### Short exercise
Count lines holding the word "handed". Only the number is wanted.

### Data shown
--------------------------------

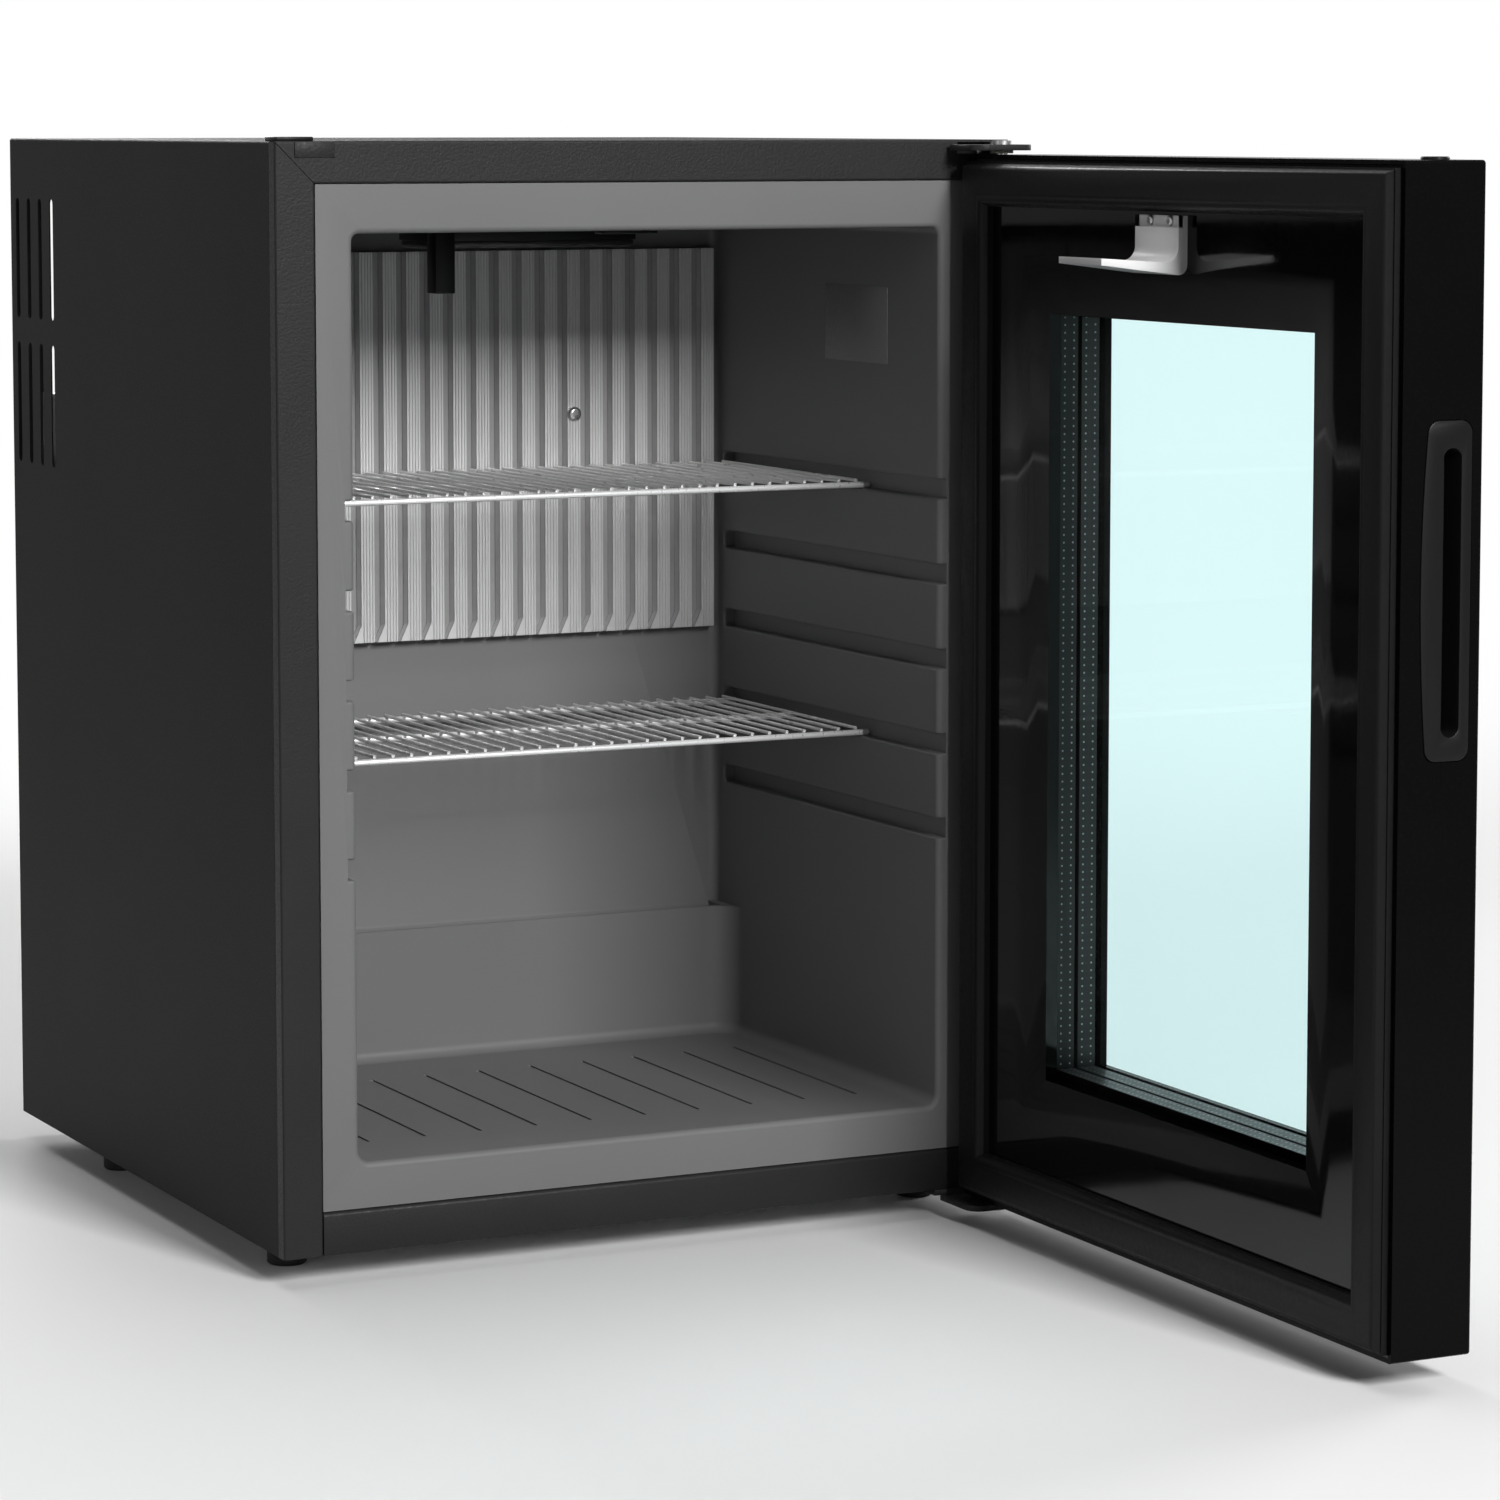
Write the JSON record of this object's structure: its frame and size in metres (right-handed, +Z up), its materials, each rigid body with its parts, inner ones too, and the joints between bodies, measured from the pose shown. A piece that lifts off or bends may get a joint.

--------------------------------

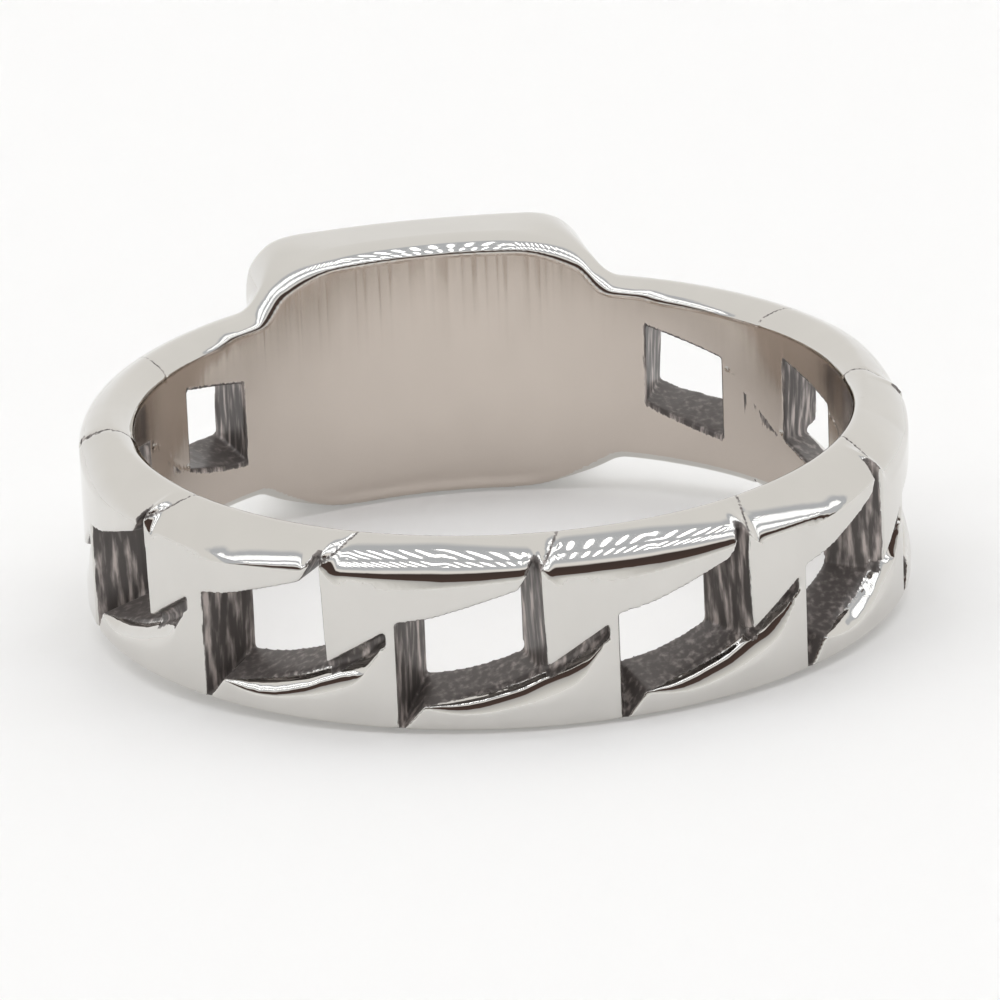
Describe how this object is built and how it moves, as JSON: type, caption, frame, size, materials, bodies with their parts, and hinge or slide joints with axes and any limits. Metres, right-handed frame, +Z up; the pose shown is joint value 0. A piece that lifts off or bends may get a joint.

--------------------------------

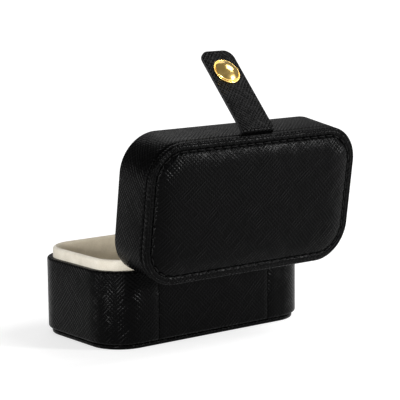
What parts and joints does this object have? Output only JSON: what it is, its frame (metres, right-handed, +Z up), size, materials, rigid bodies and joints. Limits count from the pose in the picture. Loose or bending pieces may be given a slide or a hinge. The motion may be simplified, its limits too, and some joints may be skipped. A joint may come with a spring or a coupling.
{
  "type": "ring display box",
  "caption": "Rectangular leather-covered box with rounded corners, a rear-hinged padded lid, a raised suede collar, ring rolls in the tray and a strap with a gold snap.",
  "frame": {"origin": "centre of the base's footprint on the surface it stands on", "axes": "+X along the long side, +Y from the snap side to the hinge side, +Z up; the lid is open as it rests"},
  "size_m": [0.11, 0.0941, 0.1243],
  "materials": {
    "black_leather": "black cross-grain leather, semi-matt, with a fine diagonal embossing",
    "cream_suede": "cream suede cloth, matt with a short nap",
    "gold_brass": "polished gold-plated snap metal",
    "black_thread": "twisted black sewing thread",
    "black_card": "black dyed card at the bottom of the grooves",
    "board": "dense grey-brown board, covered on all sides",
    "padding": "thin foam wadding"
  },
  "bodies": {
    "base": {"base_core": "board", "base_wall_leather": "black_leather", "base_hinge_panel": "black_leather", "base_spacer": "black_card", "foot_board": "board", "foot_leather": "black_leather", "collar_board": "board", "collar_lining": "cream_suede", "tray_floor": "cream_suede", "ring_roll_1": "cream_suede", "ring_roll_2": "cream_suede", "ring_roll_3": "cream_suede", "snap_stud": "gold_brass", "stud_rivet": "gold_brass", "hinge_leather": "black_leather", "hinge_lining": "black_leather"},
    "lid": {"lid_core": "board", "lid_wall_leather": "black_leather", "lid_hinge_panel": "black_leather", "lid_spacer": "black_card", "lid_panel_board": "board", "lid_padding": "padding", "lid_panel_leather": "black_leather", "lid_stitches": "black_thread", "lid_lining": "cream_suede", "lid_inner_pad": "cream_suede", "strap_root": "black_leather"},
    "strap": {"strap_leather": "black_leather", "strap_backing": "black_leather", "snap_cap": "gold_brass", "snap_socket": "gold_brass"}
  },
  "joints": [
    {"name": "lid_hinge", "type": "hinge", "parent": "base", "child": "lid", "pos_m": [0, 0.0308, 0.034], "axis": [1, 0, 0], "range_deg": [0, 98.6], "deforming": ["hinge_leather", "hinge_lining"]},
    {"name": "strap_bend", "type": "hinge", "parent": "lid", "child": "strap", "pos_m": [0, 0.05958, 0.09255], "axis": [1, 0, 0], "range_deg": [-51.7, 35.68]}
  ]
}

--------------------------------

### Exercise output
3